**Work to be completed:** Pick out each line with the word "materials" from the material that follows.

**Supplied information:**
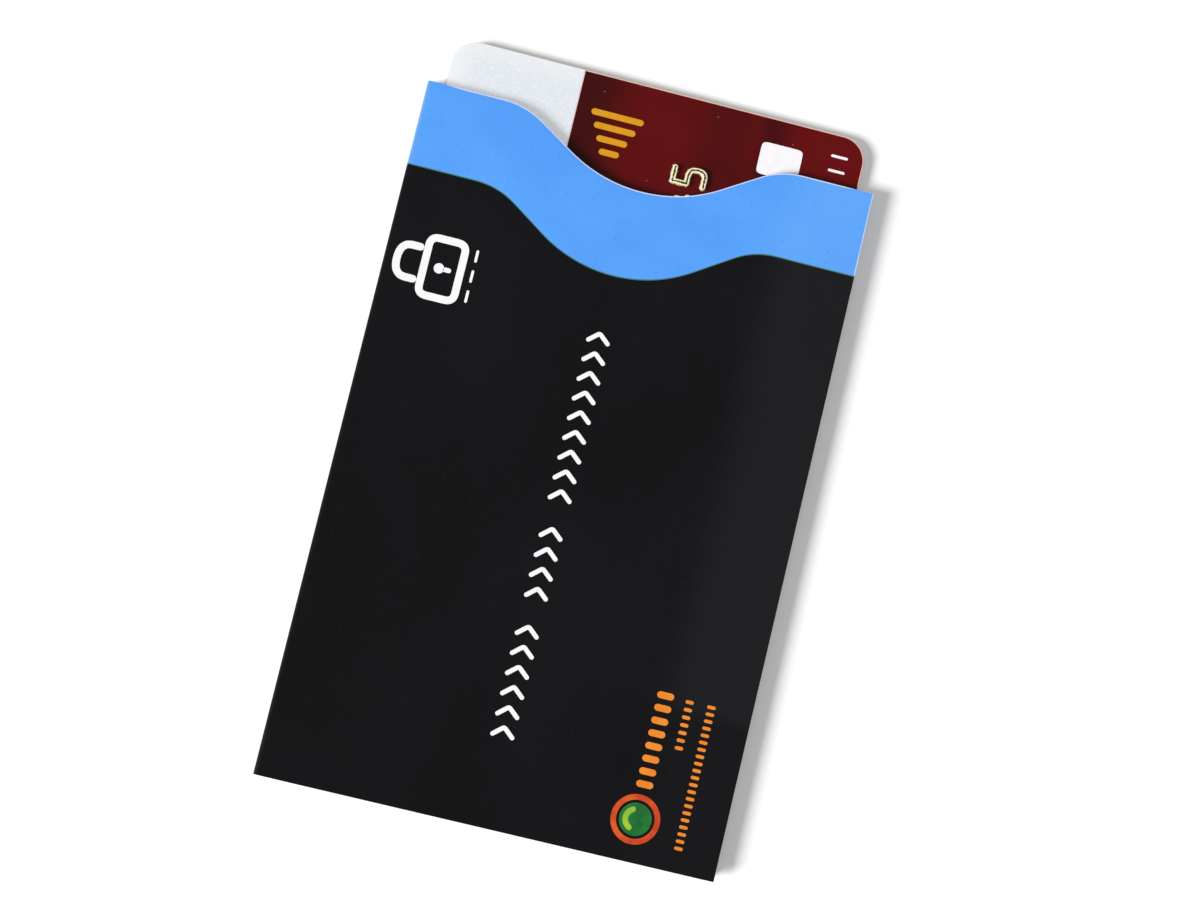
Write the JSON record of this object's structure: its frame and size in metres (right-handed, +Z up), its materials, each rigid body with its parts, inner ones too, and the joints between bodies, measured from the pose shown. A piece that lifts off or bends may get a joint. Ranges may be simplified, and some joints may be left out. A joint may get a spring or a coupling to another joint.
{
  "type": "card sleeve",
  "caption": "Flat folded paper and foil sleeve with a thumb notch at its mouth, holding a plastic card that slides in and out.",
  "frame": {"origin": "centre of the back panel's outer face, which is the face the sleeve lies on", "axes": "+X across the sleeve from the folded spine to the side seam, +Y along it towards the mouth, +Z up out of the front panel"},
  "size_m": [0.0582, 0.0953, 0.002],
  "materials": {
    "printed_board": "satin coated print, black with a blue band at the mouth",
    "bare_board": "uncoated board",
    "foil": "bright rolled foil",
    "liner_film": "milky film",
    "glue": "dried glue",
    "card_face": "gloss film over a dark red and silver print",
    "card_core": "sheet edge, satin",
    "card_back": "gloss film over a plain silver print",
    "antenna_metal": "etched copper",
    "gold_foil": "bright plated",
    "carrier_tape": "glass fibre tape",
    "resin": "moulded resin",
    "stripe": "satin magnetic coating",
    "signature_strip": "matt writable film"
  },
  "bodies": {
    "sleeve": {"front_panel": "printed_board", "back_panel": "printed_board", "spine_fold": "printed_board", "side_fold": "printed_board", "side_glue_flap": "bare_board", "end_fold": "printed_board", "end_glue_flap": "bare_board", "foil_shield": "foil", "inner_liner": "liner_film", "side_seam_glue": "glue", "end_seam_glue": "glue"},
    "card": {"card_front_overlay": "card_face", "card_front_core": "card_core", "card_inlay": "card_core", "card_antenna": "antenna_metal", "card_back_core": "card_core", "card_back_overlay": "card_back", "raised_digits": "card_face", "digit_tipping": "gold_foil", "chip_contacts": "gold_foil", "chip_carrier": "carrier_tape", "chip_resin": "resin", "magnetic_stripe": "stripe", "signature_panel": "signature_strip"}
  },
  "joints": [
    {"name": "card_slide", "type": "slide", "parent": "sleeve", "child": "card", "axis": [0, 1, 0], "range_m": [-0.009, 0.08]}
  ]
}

**Written solution:**
Write the JSON record of this object's structure: its frame and size in metres (right-handed, +Z up), its materials, each rigid body with its parts, inner ones too, and the joints between bodies, measured from the pose shown. A piece that lifts off or bends may get a joint. Ranges may be simplified, and some joints may be left out. A joint may get a spring or a coupling to another joint.
  "materials": {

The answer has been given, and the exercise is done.